Так бывало часто. Почти всегда:
Начало почти всегда происходит под матерьяльным давлением (авансы, контракты, обещания и пр.). Лишь начав увлекаешься.
И почти всегда выручало чудо.
Природу этих постоянно приходивших ему на помощь чудес он объяснял так:
Оглядываясь, думаю, что потребность в творчестве определилась одиночеством детских лет: я рос один в созерцании, в растворении среди великих явлений земли и неба. Июльские молнии над темным садом; осенние туманы, как молоко; сухая веточка, скользящая под ветром на первом ледку пруда; зимние вьюги, засыпающие сугробами избы до самых труб; весенний шум вод, крик грачей, прилетавших на прошлогодние гнезда; люди в круговороте времен года, рождение и смерть, как восход и закат солнца, как судьба зерна; животные, птицы; козявки с красными рожицами, живущие в щелях земли; запах спелого яблока, запах костра в сумеречной лощине; мой друг, Мишка Коряшонок, и его рассказы; зимние вечера под лампой, книги, мечтательность… Вот поток дивных явлений, лившихся в глаза, в уши, вдыхаемый, осязаемый…
В работе над романом (повестью) «Хлеб» все эти чудеса помочь ему не могли. А он, как я уже однажды сказал, был не фокусник, а волшебник. И без чудес обходиться не умел.
Но кое-какие «фокусы» он все-таки знал. Какие-то профессиональные навыки у него были. И не ремесленные, не формальные (технические) приемы, а — творческие.
Вот как, например, добиться, чтобы реплика персонажа была живой, яркой, индивидуальной? Чтобы произнесший ее человек вставал за ней во всей своей пластической реальности, — зримости и осязаемости своего физического бытия?

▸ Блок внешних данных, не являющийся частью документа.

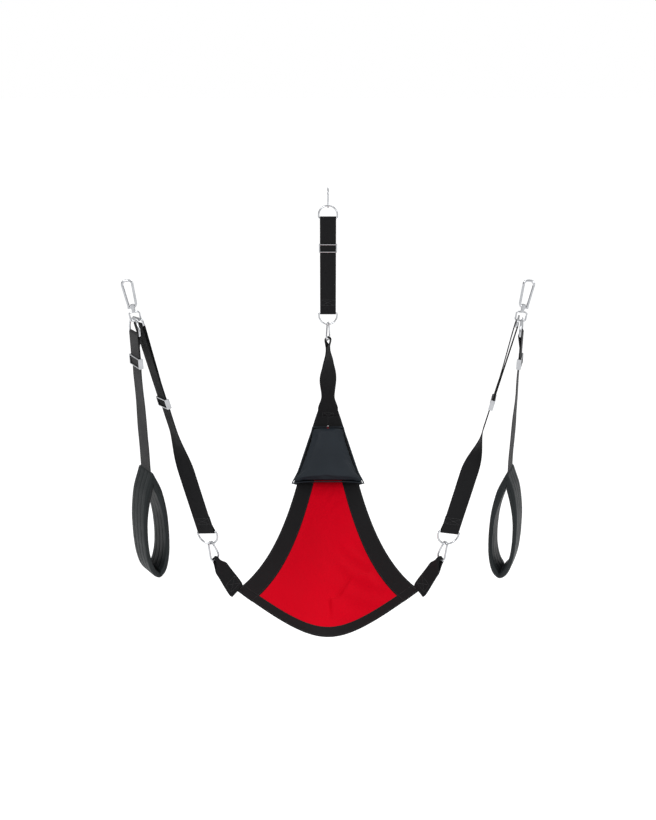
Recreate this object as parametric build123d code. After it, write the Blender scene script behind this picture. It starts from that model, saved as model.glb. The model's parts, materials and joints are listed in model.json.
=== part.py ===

Речь человеческая есть завершение сложного духовного и физического процесса. В мозгу и в теле человека движется непрерывный поток эмоций, чувств, идей и следуемых за ними физических движений. Человек непрерывно жестикулирует. Не берите этого в грубом смысле слова. Иногда жест — это только неосуществленное или сдержанное желание жеста. Но жест всегда должен быть предугадан (художником) как результат душевного движения.
За жестом следует слово. Жест определяет фразу. И если вы, писатель, почувствовали, предугадали жест персонажа, которого вы описываете (при одном непременном условии, что вы должны ясно видеть этот персонаж), вслед за угаданным вами жестом последует та единственная фраза, с той именно расстановкой слов, с тем именно выбором слов, с той именно ритмикой, которые соответствуют жесту вашего персонажа, то есть его душевному состоянию в данный момент.
Это не просто совет. Это — выработанный годами его писательского опыта творческий метод. Нечто вроде «Системы Станиславского» — только не для актера, а для писателя.
У него на этот счет была даже целая теория.
К этой своей «теории жеста» он возвращается постоянно:
Вначале было слово. Это верно, не мысль, не чувство, а слово — в начале творчества. Но еще прежде слова — жест как движение тела, жест как движение души. Слово — есть искра, возникающая в конце жеста. Жест и слово почти неразделимы.